Think of a meditation checklist less like a rigid rulebook and more like a friendly nudge in the right direction. Its job is to remove guesswork so that sitting down to meditate feels as natural as making your morning cup of tea. Without some structure, even the most motivated person tends to drift, skip days, and eventually abandon the whole thing. So what goes on the list?
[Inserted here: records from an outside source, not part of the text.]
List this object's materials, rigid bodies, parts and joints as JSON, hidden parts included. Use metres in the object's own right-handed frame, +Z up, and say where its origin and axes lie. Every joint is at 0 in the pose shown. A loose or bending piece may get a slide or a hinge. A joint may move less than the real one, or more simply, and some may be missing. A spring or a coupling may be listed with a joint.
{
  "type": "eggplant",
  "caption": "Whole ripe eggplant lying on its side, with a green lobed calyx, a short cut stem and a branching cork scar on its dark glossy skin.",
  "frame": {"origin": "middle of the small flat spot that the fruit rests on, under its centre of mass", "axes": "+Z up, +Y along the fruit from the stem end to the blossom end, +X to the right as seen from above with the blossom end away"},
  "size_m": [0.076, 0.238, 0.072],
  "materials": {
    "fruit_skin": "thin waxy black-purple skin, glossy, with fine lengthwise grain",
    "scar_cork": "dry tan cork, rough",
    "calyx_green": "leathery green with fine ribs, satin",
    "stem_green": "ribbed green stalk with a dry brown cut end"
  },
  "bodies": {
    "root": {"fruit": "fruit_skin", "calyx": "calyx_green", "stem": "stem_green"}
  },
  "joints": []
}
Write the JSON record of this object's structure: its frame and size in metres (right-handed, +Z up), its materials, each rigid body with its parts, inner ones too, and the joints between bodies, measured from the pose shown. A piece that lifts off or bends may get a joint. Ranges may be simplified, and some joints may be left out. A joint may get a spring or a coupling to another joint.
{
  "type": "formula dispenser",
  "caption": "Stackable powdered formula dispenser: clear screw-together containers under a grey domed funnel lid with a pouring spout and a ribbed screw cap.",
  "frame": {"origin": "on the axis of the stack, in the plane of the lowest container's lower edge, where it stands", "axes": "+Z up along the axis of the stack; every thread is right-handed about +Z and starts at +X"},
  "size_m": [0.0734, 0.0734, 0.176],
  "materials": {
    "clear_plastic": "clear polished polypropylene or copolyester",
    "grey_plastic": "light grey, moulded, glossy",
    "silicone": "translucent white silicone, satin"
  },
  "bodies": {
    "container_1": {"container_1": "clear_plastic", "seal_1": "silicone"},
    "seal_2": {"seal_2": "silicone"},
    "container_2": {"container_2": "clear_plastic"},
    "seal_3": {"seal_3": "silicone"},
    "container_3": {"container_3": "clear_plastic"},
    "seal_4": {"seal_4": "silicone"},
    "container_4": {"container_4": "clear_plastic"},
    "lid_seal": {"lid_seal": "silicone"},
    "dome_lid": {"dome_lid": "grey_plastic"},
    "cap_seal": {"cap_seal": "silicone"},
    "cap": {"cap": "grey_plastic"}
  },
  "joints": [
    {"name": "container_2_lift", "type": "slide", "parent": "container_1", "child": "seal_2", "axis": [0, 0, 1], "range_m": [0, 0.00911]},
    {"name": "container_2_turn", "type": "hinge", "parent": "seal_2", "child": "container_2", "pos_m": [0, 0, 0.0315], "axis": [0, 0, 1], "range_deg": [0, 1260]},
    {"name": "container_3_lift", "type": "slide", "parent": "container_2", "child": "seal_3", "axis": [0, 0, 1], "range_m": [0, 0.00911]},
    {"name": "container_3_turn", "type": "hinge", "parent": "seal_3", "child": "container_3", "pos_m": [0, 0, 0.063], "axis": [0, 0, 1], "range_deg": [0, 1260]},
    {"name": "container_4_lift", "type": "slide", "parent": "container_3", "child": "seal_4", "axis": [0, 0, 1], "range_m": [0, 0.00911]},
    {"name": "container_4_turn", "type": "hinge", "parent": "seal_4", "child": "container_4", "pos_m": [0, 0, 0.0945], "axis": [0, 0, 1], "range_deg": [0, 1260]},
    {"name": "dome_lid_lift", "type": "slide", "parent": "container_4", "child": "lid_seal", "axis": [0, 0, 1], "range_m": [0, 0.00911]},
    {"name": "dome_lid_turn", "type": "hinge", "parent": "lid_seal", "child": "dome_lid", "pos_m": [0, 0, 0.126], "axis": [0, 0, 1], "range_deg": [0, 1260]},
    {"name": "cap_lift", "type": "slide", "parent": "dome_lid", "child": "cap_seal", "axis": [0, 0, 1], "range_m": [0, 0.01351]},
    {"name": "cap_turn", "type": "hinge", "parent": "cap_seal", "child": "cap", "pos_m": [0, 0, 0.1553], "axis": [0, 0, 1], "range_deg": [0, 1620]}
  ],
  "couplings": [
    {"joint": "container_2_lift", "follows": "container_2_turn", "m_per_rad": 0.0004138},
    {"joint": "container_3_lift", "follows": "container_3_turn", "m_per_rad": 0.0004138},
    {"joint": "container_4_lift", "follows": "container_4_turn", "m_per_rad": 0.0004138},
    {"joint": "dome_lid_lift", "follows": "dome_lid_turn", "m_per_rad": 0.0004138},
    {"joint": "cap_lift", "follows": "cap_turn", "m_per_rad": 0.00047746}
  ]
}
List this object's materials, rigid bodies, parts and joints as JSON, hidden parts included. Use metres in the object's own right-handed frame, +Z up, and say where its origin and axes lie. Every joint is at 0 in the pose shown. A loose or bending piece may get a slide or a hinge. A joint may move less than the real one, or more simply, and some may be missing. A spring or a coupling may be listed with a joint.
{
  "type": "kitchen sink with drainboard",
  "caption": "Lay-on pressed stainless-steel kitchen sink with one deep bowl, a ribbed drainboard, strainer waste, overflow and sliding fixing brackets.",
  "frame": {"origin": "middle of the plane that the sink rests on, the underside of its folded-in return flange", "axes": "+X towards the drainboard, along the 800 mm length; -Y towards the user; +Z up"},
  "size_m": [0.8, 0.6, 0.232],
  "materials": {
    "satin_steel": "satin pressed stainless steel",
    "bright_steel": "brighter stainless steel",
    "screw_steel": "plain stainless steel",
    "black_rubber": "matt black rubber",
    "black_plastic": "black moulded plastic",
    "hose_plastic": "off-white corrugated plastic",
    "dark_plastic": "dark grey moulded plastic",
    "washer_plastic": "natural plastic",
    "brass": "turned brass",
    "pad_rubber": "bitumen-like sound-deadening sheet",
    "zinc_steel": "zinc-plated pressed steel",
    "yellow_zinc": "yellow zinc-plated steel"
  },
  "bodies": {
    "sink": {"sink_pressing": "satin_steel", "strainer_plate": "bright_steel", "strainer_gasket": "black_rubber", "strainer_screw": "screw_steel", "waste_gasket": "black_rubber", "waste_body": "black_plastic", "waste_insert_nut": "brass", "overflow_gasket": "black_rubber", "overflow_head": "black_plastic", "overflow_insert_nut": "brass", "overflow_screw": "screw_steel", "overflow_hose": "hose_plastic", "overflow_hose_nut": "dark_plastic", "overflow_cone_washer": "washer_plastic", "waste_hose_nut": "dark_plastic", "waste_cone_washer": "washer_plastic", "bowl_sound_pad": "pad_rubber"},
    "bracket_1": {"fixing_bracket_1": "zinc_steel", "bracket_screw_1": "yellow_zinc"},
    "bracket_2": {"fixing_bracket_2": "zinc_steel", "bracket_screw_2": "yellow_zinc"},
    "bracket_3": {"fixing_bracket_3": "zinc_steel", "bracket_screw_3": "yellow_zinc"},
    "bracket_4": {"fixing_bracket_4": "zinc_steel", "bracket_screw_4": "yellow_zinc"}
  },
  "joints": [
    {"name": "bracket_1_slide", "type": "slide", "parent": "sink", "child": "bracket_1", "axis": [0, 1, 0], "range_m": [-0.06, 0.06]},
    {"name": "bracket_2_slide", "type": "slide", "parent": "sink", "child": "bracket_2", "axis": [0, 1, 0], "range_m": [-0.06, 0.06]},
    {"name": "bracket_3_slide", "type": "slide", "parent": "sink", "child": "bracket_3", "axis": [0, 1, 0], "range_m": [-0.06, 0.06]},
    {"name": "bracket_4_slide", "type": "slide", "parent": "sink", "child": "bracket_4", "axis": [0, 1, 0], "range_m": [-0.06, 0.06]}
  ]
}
The most important element is anchoring your practice to an existing daily routine. This is sometimes called habit stacking, and it works because your brain already has a groove worn into it for certain activities. Attaching meditation to something you already do, like brushing your teeth or sitting down after lunch, dramatically increases the chance you’ll actually do it. Research on daily meditation habit building confirms that starting tiny, at just three to five minutes, combined with a friction-free setup and an enjoyable method, is the formula that sticks.

Here are the core items your checklist should cover:

  • Anchor point: Identify the daily routine you’ll attach your meditation to
  • Session length: Start with three to five minutes; adjust as you progress
  • Method choice: Pick a style that genuinely appeals to you, not one that sounds impressive at dinner parties
  • Environment setup: Reduce friction by keeping your cushion, headphones, or app ready in advance
  • Progress tracking: Note mood, focus, or energy levels before and after sessions
  • Obstacle planning: Write down your top two distractions and decide in advance how you’ll handle them

Checking in on your progress is often the item people skip, yet it’s one of the most motivating. Signs of correct meditation include a noticeable shift in awareness, a calmer mood, and slower, more natural breathing. If you’re ticking those boxes after most sessions, you’re doing it right. If not, that’s useful data rather than a reason to panic.

Man marking meditation progress checklist

For method choice, it’s worth understanding the difference between concentration and mindfulness meditation early on, as the two feel quite different and suit different temperaments and goals.

Pro Tip: Use a simple habit tracker, even a paper one with a pen, to mark off each day you meditate. The visual streak becomes surprisingly motivating, and breaking it starts to feel genuinely uncomfortable. That mild discomfort is your friend.

Building your meditation habit: duration, frequency, and obstacles

Once your checklist has its skeleton, the next question is: how much, how often, and what do you do when life gets in the way? These are the questions that separate a meditation practice that lasts three weeks from one that lasts three years.

Here’s a practical sequence for building up:

  1. Week one to two: Meditate for three to five minutes daily, same time, same spot
  2. Week three to four: Extend to ten minutes if the shorter sessions feel comfortable
  3. Month two onwards: Experiment with twenty-minute sessions and notice any qualitative shifts
  4. Ongoing: Adjust based on how you feel, not based on what you think you should be doing
  5. Obstacle review: Every two weeks, revisit your obstacle list and update your strategies

Research is genuinely encouraging here. Five and twenty-minute mindfulness sessions both increase state mindfulness, with longer sessions enhancing a quality called decentering, which is the ability to observe your thoughts without getting swept up in them. So even a short session is doing real work.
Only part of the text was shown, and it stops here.